Surgeons of the late nineteenth-century were fascinated by the process of knowledge-making that had occurred in their field over the previous half-century. Developments in antisepsis and laboratory science as well as radical changes in operative techniques contributed towards a collective identity where surgeons imagined themselves as both history-in-the-making and the future. With the opportunities afforded by the turn of the century for reflective thinking, this period saw a substantial project among surgeons to historicize their recent work through lectures and publications which were notable for emphasising a circularity between medical culture, biography and history. “Can we to-day believe” commented the physician Lionel Weatherly in 1898 in reference to one of surgery’s most important innovations, ovariotomy, “that it was only a comparatively short time ago that the benches of the Royal Medical And Chirurgical Society rang with excited cries of ‘Down with the Belly-Rippers!’?” Weatherly’s comments suggest how surgeons put contemporary knowledge to work – in this case knowledge of ovariotomy’s progressive path to acceptance - to make incomprehensible what had come before. Nonetheless far from constructing only simplistic, positivist accounts, such sentiments were often countered by an apprehension as to where the future of surgery lay and a desire on the part of many surgeons to look back at the past decades both nostalgically and for guidance on the future. Was it possible for there to be too much surgical knowledge? And if this was the case, was it detrimentally affecting surgical practice?

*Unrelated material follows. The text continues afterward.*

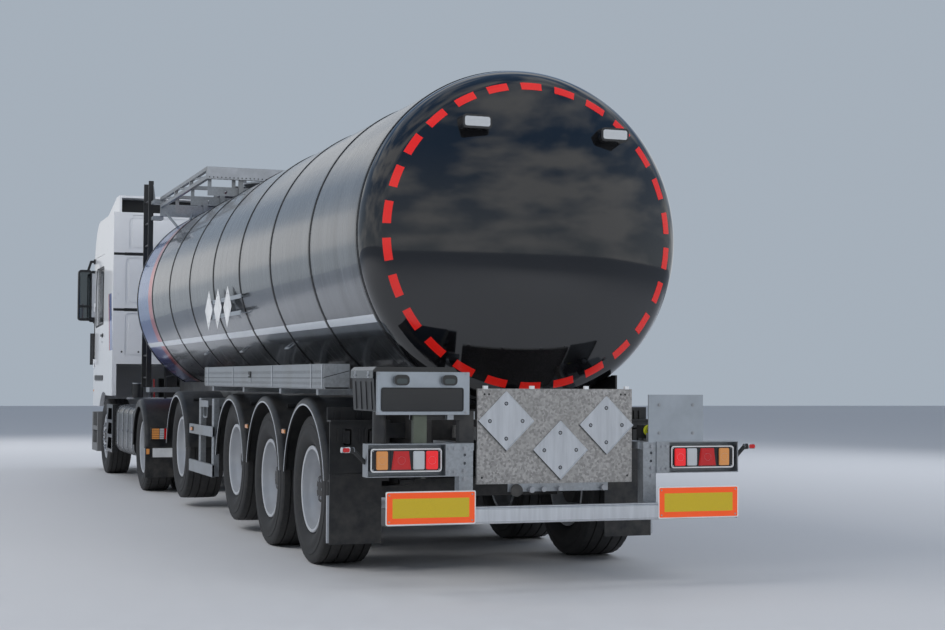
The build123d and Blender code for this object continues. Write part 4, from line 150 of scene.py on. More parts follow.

While Victorian scholars in other fields have begun to re-assess the late nineteenth-century as a crucial period in historiography, in the history of medicine it generally remains dismissed as a time of celebratory accounts of doctors’ triumphs and thus of little intellectual value (calling into question the continued separateness of ‘history’ from the ‘history of medicine’.) In particular Victorian histories of surgery tend to be viewed as the gloating of triumphalist surgeons. This paper argues for a re-evaluation of that period. Rather than assuming the history of surgery at this time to be a whiggish pursuit entirely separate from academic historians’ intellectual agenda, I instead show how the surgical profession tried to make sense of the numerous recent innovations that had occurred in their field. For surgeons, ever caught between theory and performance, historicization presented much needed clarification and perhaps even a surgical philosophy.